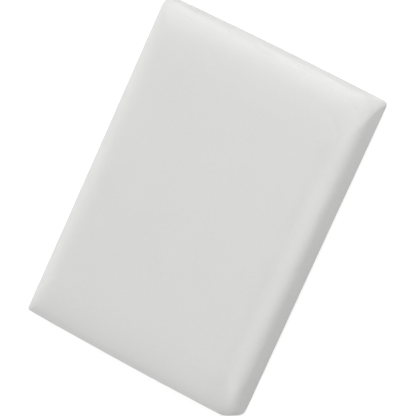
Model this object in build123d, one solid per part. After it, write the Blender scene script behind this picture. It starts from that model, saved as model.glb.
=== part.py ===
from build123d import *
import os

# Nail buffer block: a foam slab with an abrasive sheet bonded over each broad face.
# All sizes are in millimetres. X runs across the block, Y along it and Z up through it.
# The origin is the centre of the underside, which is the surface that the block rests on.

# Overall sizes of the finished block
WIDTH = 25.0
LENGTH = 36.5
THICKNESS = 10.0

# The rolled edge round each broad face: how far it reaches in from the edge of the block,
# and how far down from the face. The rolls over the short ends are longer and gentler.
SIDE_ROLL_REACH = 2.4
SIDE_ROLL_DEPTH = 3.3
END_ROLL_REACH = 5.0
END_ROLL_DEPTH = 3.5

# Each sheet is trimmed this far below its own face, where it meets the bare foam band
SHEET_TRIM_DEPTH = 1.6

# The coats of each sheet, from the worked surface inwards, with their thicknesses.
# The upper sheet carries fine grain and the lower sheet coarse grain.
TOP_COATS = {
    "top_stearate_coat": 0.04,
    "top_grain_coat": 0.12,
    "top_make_coat": 0.05,
    "top_backing_paper": 0.20,
    "top_adhesive_film": 0.10,
}
BOTTOM_COATS = {
    "bottom_stearate_coat": 0.04,
    "bottom_grain_coat": 0.20,
    "bottom_make_coat": 0.06,
    "bottom_backing_paper": 0.20,
    "bottom_adhesive_film": 0.10,
}


def rolled_section(plane, span, roll_reach, roll_depth, inset):
    """Rounded rectangle on a plane, its four corners quarter ellipses, set in all round.

    The section is centred on the block's mid-height.
    """
    half_span = span / 2 - inset
    half_height = THICKNESS / 2 - inset
    reach = roll_reach - inset
    depth = roll_depth - inset
    flat = half_span - reach
    side = half_height - depth
    with BuildSketch(plane) as section:
        with BuildLine():
            Line((-flat, half_height), (flat, half_height))
            EllipticalCenterArc((flat, side), reach, depth, 0, arc_size=90)
            Line((half_span, side), (half_span, -side))
            EllipticalCenterArc((flat, -side), reach, depth, 270, arc_size=90)
            Line((flat, -half_height), (-flat, -half_height))
            EllipticalCenterArc((-flat, -side), reach, depth, 180, arc_size=90)
            Line((-half_span, -side), (-half_span, side))
            EllipticalCenterArc((-flat, side), reach, depth, 90, arc_size=90)
        make_face()
    return section.sketch


def rolled_block(inset):
    """The block's rolled outer shape, or the surface that lies an inset below it."""
    across = rolled_section(Plane.XZ, WIDTH, SIDE_ROLL_REACH, SIDE_ROLL_DEPTH, inset)
    along = rolled_section(Plane.YZ, LENGTH, END_ROLL_REACH, END_ROLL_DEPTH, inset)
    cross_prism = extrude(across, LENGTH / 2, both=True)
    length_prism = extrude(along, WIDTH / 2, both=True)
    return Pos(0, 0, THICKNESS / 2) * (cross_prism & length_prism)


def slab_between(low, high):
    """A slab wider than the block, between two heights."""
    height = high - low
    return Pos(0, 0, low + height / 2) * Box(2 * WIDTH, 2 * LENGTH, height)


def sheet_coats(coats, zone):
    """Solids of one sheet's coats, worked surface first, kept inside the sheet's zone."""
    solids = {}
    outer_inset = 0.0
    for name, thickness in coats.items():
        inner_inset = outer_inset + thickness
        shell = rolled_block(outer_inset) - rolled_block(inner_inset)
        solids[name] = shell & zone
        outer_inset = inner_inset
    return solids


def foam_core(top_zone, band_zone, bottom_zone):
    """The foam: its full width in the bare band, and stepped in under each sheet."""
    under_top = rolled_block(sum(TOP_COATS.values())) & top_zone
    band = rolled_block(0.0) & band_zone
    under_bottom = rolled_block(sum(BOTTOM_COATS.values())) & bottom_zone
    return band + under_top + under_bottom


def build():
    """Every piece of the block, by name."""
    top_trim = THICKNESS - SHEET_TRIM_DEPTH
    bottom_trim = SHEET_TRIM_DEPTH
    top_zone = slab_between(top_trim, 2 * THICKNESS)
    band_zone = slab_between(bottom_trim, top_trim)
    bottom_zone = slab_between(-THICKNESS, bottom_trim)
    pieces = {"foam_core": foam_core(top_zone, band_zone, bottom_zone)}
    pieces.update(sheet_coats(TOP_COATS, top_zone))
    pieces.update(sheet_coats(BOTTOM_COATS, bottom_zone))
    return pieces


os.makedirs("parts", exist_ok=True)
for piece_name, piece in build().items():
    export_step(piece, "parts/" + piece_name + ".step")
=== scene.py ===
"""Nail buffer block: a white foam slab with an abrasive sheet bonded over each broad face."""

import bpy
import numpy as np
from bpy.props import FloatProperty, FloatVectorProperty, PointerProperty
from mathutils import Matrix, Vector


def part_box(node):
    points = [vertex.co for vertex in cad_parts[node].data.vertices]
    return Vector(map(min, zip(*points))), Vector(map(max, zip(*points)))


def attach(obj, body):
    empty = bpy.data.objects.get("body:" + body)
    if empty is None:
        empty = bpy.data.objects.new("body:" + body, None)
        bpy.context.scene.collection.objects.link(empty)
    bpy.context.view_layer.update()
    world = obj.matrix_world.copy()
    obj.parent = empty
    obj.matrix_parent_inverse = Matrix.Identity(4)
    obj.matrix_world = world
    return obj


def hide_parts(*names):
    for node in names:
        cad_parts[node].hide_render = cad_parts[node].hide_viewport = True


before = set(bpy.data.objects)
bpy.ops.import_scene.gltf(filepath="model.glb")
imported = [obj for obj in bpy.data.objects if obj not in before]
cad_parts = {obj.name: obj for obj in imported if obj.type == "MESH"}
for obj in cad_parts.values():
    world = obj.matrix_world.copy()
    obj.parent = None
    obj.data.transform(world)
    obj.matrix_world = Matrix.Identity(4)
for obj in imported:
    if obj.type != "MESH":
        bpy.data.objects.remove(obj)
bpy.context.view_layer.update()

bl_info = {
    "name": "Nail Buffer Block",
    "version": (1, 0, 0),
    "blender": (4, 5, 0),
    "location": "3D View > Sidebar > Buffer Block",
    "description": "Builds a foam buffer block and its two bonded abrasive sheets",
    "category": "Object",
}

MM = 0.001
BODY = "root"
AXES = ("x", "y")

# Each sheet's coats, from the worked surface inwards: the CAD node, the piece that stands for it
# and the record's material slot.
SHEETS = {
    "fine": (
        ("top_stearate_coat", "fine_working_coat", "fine_face"),
        ("top_grain_coat", "fine_grain_bed", "fine_grain_coat"),
        ("top_make_coat", "fine_make_coat", "make_coat"),
        ("top_backing_paper", "fine_backing_paper", "backing_paper"),
        ("top_adhesive_film", "fine_adhesive_film", "adhesive_film"),
    ),
    "coarse": (
        ("bottom_stearate_coat", "coarse_working_coat", "coarse_face"),
        ("bottom_grain_coat", "coarse_grain_bed", "coarse_grain_coat"),
        ("bottom_make_coat", "coarse_make_coat", "make_coat"),
        ("bottom_backing_paper", "coarse_backing_paper", "backing_paper"),
        ("bottom_adhesive_film", "coarse_adhesive_film", "adhesive_film"),
    ),
}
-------
## GOAL
Return verbatim the lines that run from the line containing "return band + under_top + under_bottom" through the line containing "for node in", inclusive.

## OUTPUT OF THE EXERCISE
    return band + under_top + under_bottom


def build():
    """Every piece of the block, by name."""
    top_trim = THICKNESS - SHEET_TRIM_DEPTH
    bottom_trim = SHEET_TRIM_DEPTH
    top_zone = slab_between(top_trim, 2 * THICKNESS)
    band_zone = slab_between(bottom_trim, top_trim)
    bottom_zone = slab_between(-THICKNESS, bottom_trim)
    pieces = {"foam_core": foam_core(top_zone, band_zone, bottom_zone)}
    pieces.update(sheet_coats(TOP_COATS, top_zone))
    pieces.update(sheet_coats(BOTTOM_COATS, bottom_zone))
    return pieces


os.makedirs("parts", exist_ok=True)
for piece_name, piece in build().items():
    export_step(piece, "parts/" + piece_name + ".step")
=== scene.py ===
"""Nail buffer block: a white foam slab with an abrasive sheet bonded over each broad face."""

import bpy
import numpy as np
from bpy.props import FloatProperty, FloatVectorProperty, PointerProperty
from mathutils import Matrix, Vector


def part_box(node):
    points = [vertex.co for vertex in cad_parts[node].data.vertices]
    return Vector(map(min, zip(*points))), Vector(map(max, zip(*points)))


def attach(obj, body):
    empty = bpy.data.objects.get("body:" + body)
    if empty is None:
        empty = bpy.data.objects.new("body:" + body, None)
        bpy.context.scene.collection.objects.link(empty)
    bpy.context.view_layer.update()
    world = obj.matrix_world.copy()
    obj.parent = empty
    obj.matrix_parent_inverse = Matrix.Identity(4)
    obj.matrix_world = world
    return obj


def hide_parts(*names):
    for node in names:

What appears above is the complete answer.